Raison pour laquelle les chrétiens sont les témoins d’une humanité différente, qui n’existe pas encore et que Dieu engendre en nous par la foi. Tout se passe comme s’Il prenait lui-même en charge ce qu’Il nous demande. La seule chose qu’Il attend de nous est que nous accueillions avec confiance sa présence réformatrice de la conscience.

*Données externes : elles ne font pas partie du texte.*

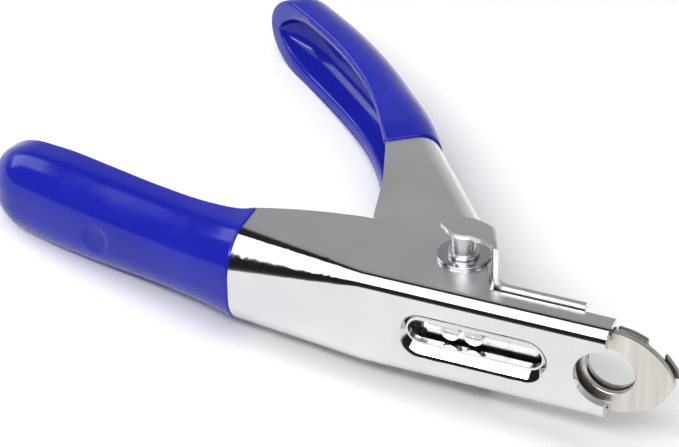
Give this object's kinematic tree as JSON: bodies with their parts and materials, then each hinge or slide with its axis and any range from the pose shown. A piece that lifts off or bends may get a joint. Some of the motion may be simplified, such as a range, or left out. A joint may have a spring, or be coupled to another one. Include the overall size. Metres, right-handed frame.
{
  "type": "pet nail trimmer",
  "caption": "Guillotine-type pet nail trimmer with two spring-opened squeeze handles, soft vinyl grips, a sliding blade and a pointed nose plate with a round nail hole.",
  "frame": {"origin": "centre of the nail hole on the front face of the nose plate", "axes": "+X forward to the nose, +Y from the fixed handle's web towards the moving handle, +Z along the pivot pin"},
  "size_m": [0.1331, 0.0865, 0.03],
  "materials": {
    "chrome": "polished plating",
    "blue_vinyl": "glossy dip-moulded vinyl",
    "brushed_stainless": "fine brushed",
    "plated_steel": "dull nickel plating",
    "spring_steel": "drawn wire",
    "nylon": "natural nylon",
    "bronze": "sintered bronze"
  },
  "bodies": {
    "body": {"body_channel": "chrome", "fixed_grip": "blue_vinyl", "nose_plate": "brushed_stainless", "blade_guide": "brushed_stainless", "nose_backing": "brushed_stainless", "nose_rivets": "plated_steel", "pivot_washer_top": "chrome", "pivot_washer_bottom": "chrome", "spring_bracket": "plated_steel", "rod_bush": "bronze", "return_spring": "spring_steel"},
    "lever": {"moving_handle": "chrome", "moving_grip": "blue_vinyl", "saddle_strap": "chrome", "pivot_pin": "plated_steel", "pivot_collar_top": "chrome", "pivot_collar_bottom": "chrome", "pivot_spacer": "plated_steel", "thrust_washer_top": "nylon", "thrust_washer_bottom": "nylon"},
    "carriage": {"blade_carriage": "plated_steel", "blade": "brushed_stainless", "blade_screws": "plated_steel", "guide_rod": "plated_steel", "rod_washer": "plated_steel", "rod_nut": "plated_steel"}
  },
  "joints": [
    {"name": "handle_squeeze", "type": "hinge", "parent": "body", "child": "lever", "pos_m": [-0.03, 0.0102, 0], "axis": [0, 0, 1], "range_deg": [0, 41.5], "stiffness_Nm_per_rad": 0.05, "springref_deg": -34.38},
    {"name": "blade_slide", "type": "slide", "parent": "body", "child": "carriage", "axis": [1, 0, 0], "range_m": [0, 0.0084], "deforming": ["return_spring"]}
  ],
  "couplings": [
    {"joint": "blade_slide", "follows": "handle_squeeze", "m_per_rad": 0.010808}
  ]
}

Si la foi vient à manquer, n’oublions pas que l’Esprit vient au secours de notre faiblesse. Il prend en charge nos moments de vide, de doute, d’incertitude, de désespoir, d’athéisme même, pourvu qu’on les lui remette : Je crois, viens au secours de mon incrédulité ! En ces moments-là, Dieu agit d’une manière que nous sommes incapables d’exprimer.
Je conclus par une dernière réflexion.
Au bout du compte, pourquoi le monde devrait-il être cultivé ? La Nature n’en a-t-elle pas plus qu’assez de l’homme et des dégradations qu’il lui a causée ? Dans le sillage de l’urgence écologique contemporaine, ô combien légitime, se développe une sorte de religion de la Nature. L’aimer, communier voire fusionner avec elle devient la forme la plus élevée de l’expérience religieuse. Comme pour les Grecs de l’Antiquité, la terre est envisagée comme une Mère consolatrice, Gaïa, qui doit être adorée pour elle-même…
Mais l’homme et la terre ne sont que des créations de Dieu. Nous n’avons pas à adorer la Nature, simplement à remercier Celui qui nous l’a donnée. Elle nous a été donnée pour qu’on la cultive, mais qu’on la cultive bien ! Nous ne la cultiverons bien que si nous changeons intérieurement.
La Création attend avec impatience la révélation des fils de Dieu.
Si mon âme est perturbée et chaotique, j’aurai tendance à répandre le désordre autour de moi. Si mon âme est unifiée et en paix, j’aurai tendance à créer de l’harmonie autour de moi.
La Création toute entière, qui souffre tant de la prédation et du désordre introduits par l’homme, attend impatiemment de ce même homme renouvelé réparation et harmonie. Par son Esprit, Dieu enfante en nous cet homme-là.